Derek William Randall (born 24 February 1951, Retford , Nottinghamshire, England) is an English former cricketer, who played first-class cricket for Nottinghamshire, and Tests and ODIs for England in the late 1970s and early 1980s.
Known to cricketing colleagues and cricket fans as “Arkle” after the racehorse, but always “Rags” to himself, he was one of the Wisden Cricketers of the Year in 1980. The cricket writer Colin Bateman said, “The Retford imp was, and still is, one of the most fondly admired figures in the game… the rolling gait and big sad eyes make him Chaplinesque – and like all clowns, there is pathos behind the public image… At times, genius sat on Randall’s shoulders – the only trouble was it would not stop fidgeting”. Randall played 47 Tests and 49 One Day International matches for England as a right-handed batsman before retiring to become a coach and cricket writer.
Randall first came to note as a cover fielder, as one-day cricket forced fielding standards to improve. His run out of Gordon Greenidge in the 1979 Cricket World Cup final highlighted this, and his partnership with David Gower was a feature of the successful England team of the immediate post-Packer era. Known for his eccentric movement at the crease, Randall was a determined batsman, specialising in hooks, pulls, cuts and cover drives, the former being used most memorably against Dennis Lillee in the Centenary Test in Melbourne in 1977 when he made 174, the highest Test score by any Nottinghamshire batsman in the history of Test cricket.
After learning his cricket at Retford Cricket Club, Randall made his Nottinghamshire second XI debut in 1969, and his first-class debut against Essex at the end of May 1972, scoring 78 from number eight in the batting order with the next highest score being Garry Sobers‘ 32. He won plaudits for his talent in the covers, won his Nottinghamshire cap in 1973 and went on to score 28,456 runs in all first-class cricket. Randall batted for the successful Nottinghamshire team of the early 1980s, winning the County Championship.

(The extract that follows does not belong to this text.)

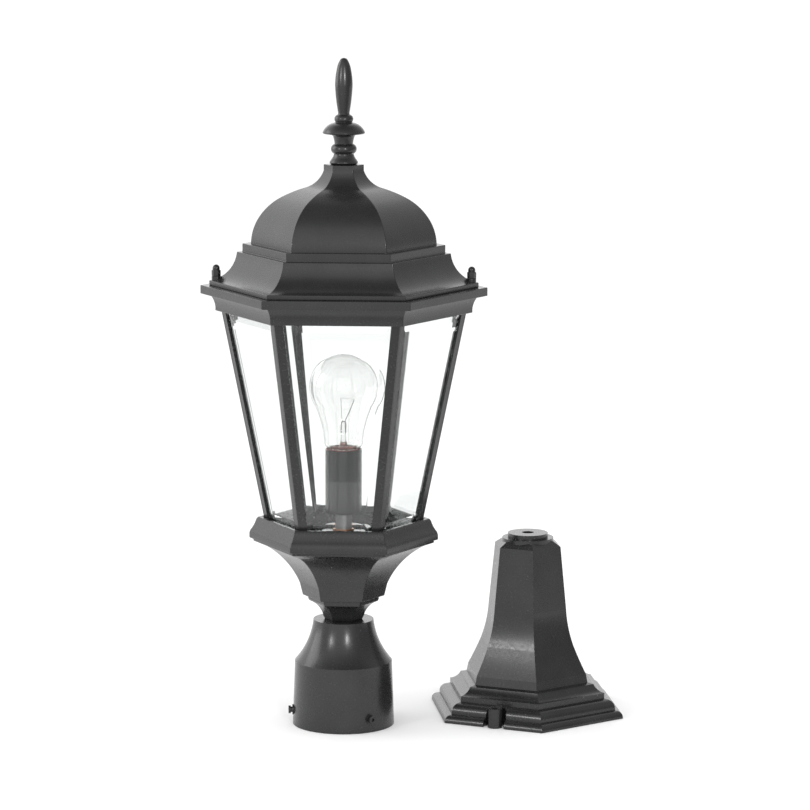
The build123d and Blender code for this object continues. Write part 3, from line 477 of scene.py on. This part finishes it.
def sampled(outline, step=OUTLINE_STEP):
    """Outline with its bowed pieces turned into short straight ones."""
    points = [tuple(outline[0][:2])]
    for mark in outline[1:]:
        here, there = points[-1], tuple(mark[:2])
        if len(mark) == 3:
            length = math.dist(here, there)
            points += arc(here, there, mark[2], max(LEAST_ARC_STEPS, int(length / step)))
        elif math.dist(here, there) > TINY:
            points.append(there)
    return points


def lifted(outline, height):
    """Outline raised by a height."""
    return [(mark[0], mark[1] + height, *mark[2:]) for mark in outline]


def backwards(points):
    """Points in the opposite order."""
    return list(reversed(points))


def rounded_corner(before, here, after, radius):
    """Short curve that takes a corner off, or the corner itself where it turns little."""
    mid = Vector(here)
    back, ahead = Vector(before) - mid, Vector(after) - mid
    if back.length < TINY or ahead.length < TINY:
        return [tuple(here)]
    turn = math.pi - back.angle(ahead)
    if math.degrees(turn) < EASED_LEAST_TURN:
        return [tuple(here)]
    reach = min(radius * math.tan(turn / 2), back.length * EASED_REACH, ahead.length * EASED_REACH)
    first = mid + back.normalized() * reach
    last = mid + ahead.normalized() * reach
    curve = []
    for step in range(EASED_STEPS + 1):
        t = step / EASED_STEPS
        curve.append(tuple(first * (1 - t) ** 2 + mid * 2 * t * (1 - t) + last * t * t))
    return curve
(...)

With his team needing eighteen to win from the final over of the 1985 NatWest Trophy final, he hit sixteen from the first five balls, only to be caught in the outfield from the final delivery.
He compiled fifty-two hundreds in all, and made 209 and 146 in the same game against Middlesex in 1979, a feat unequalled at Trent Bridge. He scored 1,000 runs in a season eight times, took 361 catches and 13 wickets at 31.00. He was popular with the crowds, who found his enthusiastic fielding and comic antics entertaining. He was famous for running, rather than walking, towards the batsman in the covers as the bowler delivered the ball and was responsible for many run-outs.
During the Centenary Test, Randall scored 174 at Melbourne, against an Australian attack led by Dennis Lillee. He famously doffed his cap to Lillee, after narrowly evading a savage bouncer, stating, “No point in hitting me there, mate, there’s nothing in it.” When finally dismissed he left the ground by the wrong gate, and found himself climbing up towards the Royal enclosure where Queen Elizabeth II was watching the day’s play. “She was very nice about it,” he told the BBC. “She smiled. Someone else quickly put me right.”
He took the catch which clinched the Ashes in 1977 at Headingley, turning a cartwheel in celebration. Randall performed well against Australia, with the next tour in 1978/79 bringing a 5-1 Ashes win and two man of the match performances for Randall. His innings of 150 in a series dominated by fast bowlers being the highlight. Randall scored centuries against New Zealand and India, and one from the position of opener against Pakistan, but he struggled against the West Indian attack of 1984, when he was asked to bat at number three in the first Test match of the summer, never to return.
Randall was often the selectors’ scapegoat for England’s failings, and his Test batting positions ranged from number one to seven. Bateman commented about Randall, “he was always available, always loyal, and his Test average in no way flattered him”. He played in more Tests than his Nottinghamshire alumni, such as Reg Simpson, Harold Larwood, Bill Voce, Joe Hardstaff senior, Joe Hardstaff junior and Arthur Shrewsbury.
After retirement from first-class cricket, Randall coached numerous school and university sides, among many other projects. He coached Cambridge University and Bedford School; when Alastair Cook came through the School’s First XI, Randall recommended that the youngster be picked for the ECB National Academy. He also coached Bedfordshire in the Minor County Championship. The ‘Derek Randall Suite’ at Trent Bridge is named in his honour. Randall played for Matlock Cricket Club until 2010.
His books include The Young Player’s Guide to Cricket and his autobiography, The Sun Has Got His Hat On.